PAVILION The pavilion has the most important job, which is to reflect the light that passes through the crown back into your eyes. Think of it as a cone lined with mirrors. The light enters the diamond through the crown, splits into white and colored light, bounces off the facets of the pavilion back up through the crown, where you see it as sparkle! But to achieve the maximum sparkle that magic combination of brilliance and fire the diamond must be well cut and cut in the proper proportions.


TABLE The size of the table, as a percentage of the crown, is important because it determines the amount of brilliance, or white light, the diamond will reflect. For example, if the table is 60% of the diameter of the crown, 60% of the light you see will be brilliance and 40% will be fire, or dispersion. Avoid a diamond with a table area of 65% or higher. It will give the diamond too much brilliance, and not enough fire–and the diamond will look fuzzy or foggy. (The only exception to this rule is emerald and rectangular cut diamonds that can have a 65% table. This includes all princess cuts, quadrillions and radiants.) HERE’S THE FORMULA: Table area 53-60% = GREAT! Table area 61-64% = GOOD! Table area 65%+ = except emerald and rectangular cuts.

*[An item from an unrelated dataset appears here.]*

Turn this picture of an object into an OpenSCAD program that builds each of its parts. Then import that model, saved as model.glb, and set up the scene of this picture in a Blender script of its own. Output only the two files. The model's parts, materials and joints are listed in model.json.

FACETS The typical diamond is cut with 58 facets, 33 on the crown and 25 on the pavilion. On a well-proportioned stone, these facets will be uniform and symmetrical. If they are not, the diamond’s ability to refract and reflect light will suffer. Furthermore, a poorly-cut diamond just won’t look right to the eye. The sad fact is, 75% of all rounds and 88% of all other shapes on the market are poorly proportioned! Poorly proportioned stones are more profitable for the dealer, because they retain more of the weight of the rough or uncut diamond.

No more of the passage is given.